Lower yields and price growth outcomes for residential investors is increasing the appetite from this group for small-scale commercial sector investments.
Here are some compelling reasons why more residential investors will strat to look more favourably at investing in commercial and/or industrial property and why agents should be more aware of these opportunities.
Higher returns. The average rental return for residential properties across Australia’s capital cities is 3.6% according to CoreLogic. When compared to between 8% and 12% gross rental yield for commercial properties this becomes very attractive.
The leases are longer. Residential tenancies can turn over every six to 12 months, whereas a commercial tenancy can be anywhere between three and 10 years. Tenants also tend to stay longer especially when they’ve invested some capital customising the premises.
Some costs are borne by the tenant. In residential properties, landlords wear the costs of council rates, water and body corporate, but with commercial properties this becomes the responsibility of the tenant.
It is easier to secure a commercial property. Commercial properties are generally lower priced compared to residential properties so you need a smaller capital outlay. For example, a car park can cost as little as $80,000 as opposed to $400,000 for a small 1 bed apartment.

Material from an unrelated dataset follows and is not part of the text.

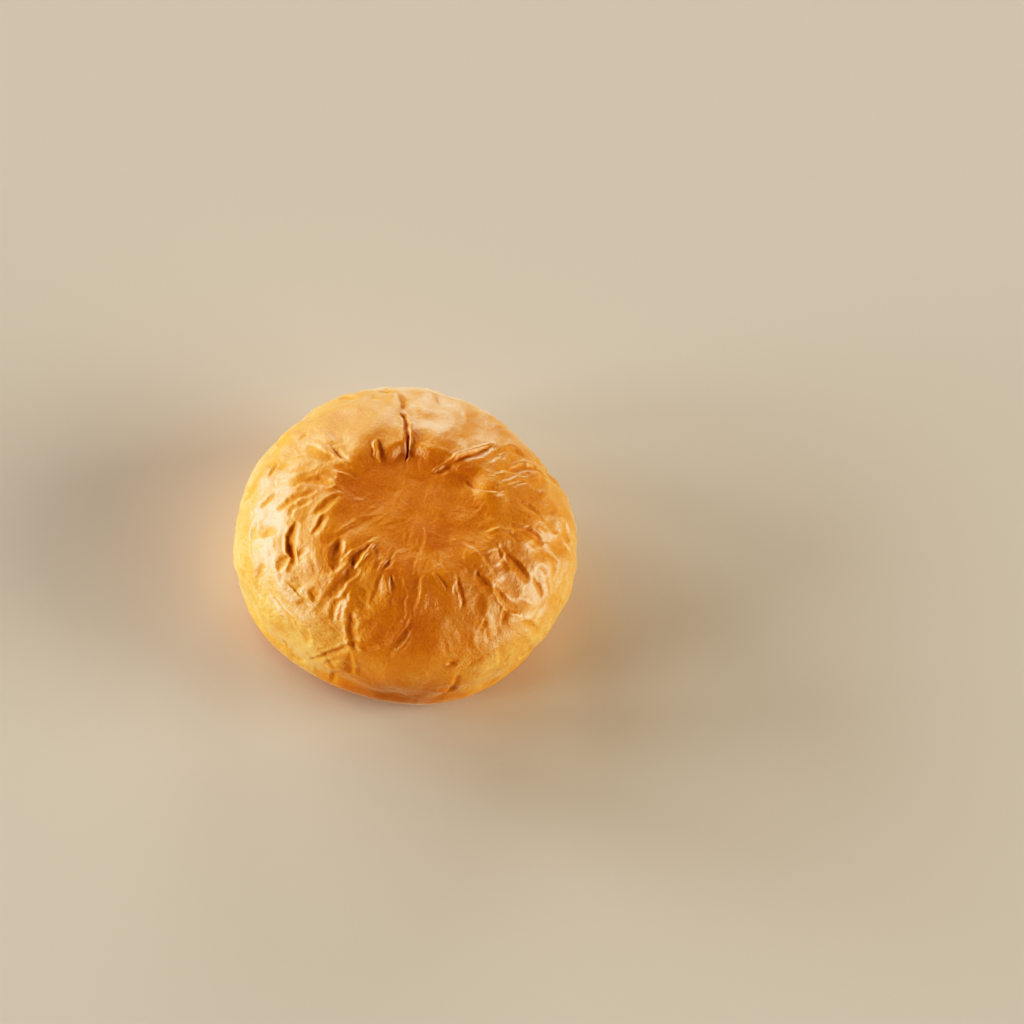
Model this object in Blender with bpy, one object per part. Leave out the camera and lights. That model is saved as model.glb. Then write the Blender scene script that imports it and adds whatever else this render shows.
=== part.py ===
"""Brioche burger bun: one uncut, round roll with a glazed and wrinkled crown.

Metres, +Z up. The bun stands on its flat underside with its front towards -Y, and the origin is
the middle of that underside. Places on the crust are polar: an azimuth in degrees, anticlockwise
from +X as seen from above, and a reach, the distance along the crust from the top of the dome.
"""

import math
import random
from collections import namedtuple

import bmesh
import bpy
import numpy as np
from mathutils import Vector, noise

MM = 0.001

# Driving sizes of the turned form
RADIUS = 52.5 * MM            # at the crown's rolled edge, the widest place
WIDEST_HEIGHT = 20.0 * MM     # of that edge above the table
CROWN_RISE = 30.0 * MM        # from the widest place to the top of the dome
CROWN_FULLNESS = 2.15         # 2 is an ellipse, more is squarer
BASE_RADIUS = 43.4 * MM       # of the flat underside
HEEL_RADIUS = 50.6 * MM       # of the side that stood against the pan
HEEL_EDGE = 9.5 * MM          # height of the rounded edge between underside and side

# Row counts along the profile, and columns around it
COLUMNS = 120
BASE_ROWS = 3
EDGE_ROWS = 5
SIDE_ROWS = 9
CROWN_ROWS = 29

# Uneven outline: swells this many times round, by this share of the radius, highest at this azimuth
Swell = namedtuple("Swell", "lobes share azimuth")
SWELLS = (
    Swell(3, 0.0134, -19.0),
    Swell(4, 0.0127, 21.0),
    Swell(5, 0.0046, 18.0),
)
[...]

Commercial tenants are more commercial. They are business people and are used to negotiation and understand the realities of the business the owner is running. Property investment is a business and as such commercial tenants understand the importance of good property maintenance and presentation and therefore will look after the investors property and pay particular attention to paying rent on time.
These are attractive reasons why more residential investors are starting to look at commercial property as a vehicle to diversify their portfolio.

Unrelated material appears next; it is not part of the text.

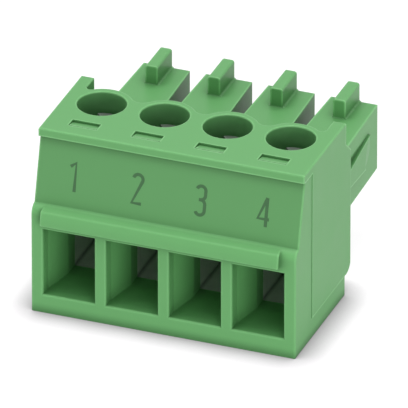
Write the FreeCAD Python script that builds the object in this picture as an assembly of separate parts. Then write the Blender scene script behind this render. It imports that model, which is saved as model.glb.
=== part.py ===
import FreeCAD, Part
import math
import os

# A four-pole pluggable terminal block. A green moulded plug holds four rising
# screw clamps for wires at its front and pushes onto a pin header at its back.
#
# Lengths are in millimetres. While a piece is shaped, X runs along the row from
# the middle of the plug, Y runs back from the front face, and Z runs up from the
# base. At the end every piece is moved once, so that the origin lies on the base
# under the middle of the whole plug.

# The row of poles
POLES = 4
PITCH = 3.81
END_MARGIN = 2.305          # from the last pole to the side face
HEIGHT = 11.1

# Play between pieces
SEAT = 0.03                 # between two mouldings that snap together
RUN = 0.05                  # round a piece that slides or turns
SIDE_STEP = 0.03            # the front frame stands in from the housing's sides

# Screw and clamping sleeve
SCREW_Y = 5.26              # the screws' axes, behind the front face
LEAD = 0.4
TURNS = 6
THREAD_R = 0.97
THREAD_FIT = 0.06           # radial play of the screw in the sleeve
HEAD_R = 1.2
HEAD_H = 0.85
HEAD_EDGE = 0.12
SLOT_W = 0.35
SLOT_DEPTH = 0.45
TIP_CHAMFER = 0.25
TIP_SHOWS = 0.5             # below the sleeve's threaded top, with the clamp open
SLEEVE_W = 2.9
SLEEVE_DEPTH = 3.4
SLEEVE_WALL = 0.35
SLEEVE_FLOOR = 0.6
SLEEVE_HEAD = 1.2           # the threaded top of the sleeve
SLEEVE_EDGE = 0.12
CLAMP_SPARE = 0.1           # between the raised sleeve's floor and the contact bar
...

I recently interviewed Dr Andrew Wilson from Australian Commercial Property and he said: “Commercial investments typically produce higher yields than residential, but the irresistible hook of capital growth has typically supported significant interest from investors. Increased interest in higher yields in a low-yield economy is now focussing the attention of residential investors”.
Tougher lending conditions for residential investors have also acted to encourage traditional residential property investors to examine alternative investment vehicles.
The need for prudential portfolio diversity, particularly for the growing number of self-managed super funds, is also increasing investor interest in the commercial sector.
Activity in the commercial sector is increasingly reflecting growing demand for storage facilities which reflects the replacement of bricks and mortar shopfronts to a burgeoning online retail model.
Storage and logistics required to cater for the explosion in online retailing, is generating significant new development in bulky goods facilities and warehousing. Opportunities for investment in this fast growing sector, either directly or through a share-style arrangement, are also increasing.
It appears to be just in time to cater for the rising interest in commercial sector investment – particularly from smaller-scale players.
Last year Greater Brisbane approved just under $1.9 billion for building in the Prime Commercial Supply sectors of retail, office and industrial (warehouse and factory) which was an increase of 9.2 percent compared to the previous year.
Planned warehouse development in Brisbane in 2017 totalled $432m which was remarkably just below the $483m approved for the previously dominant office sector.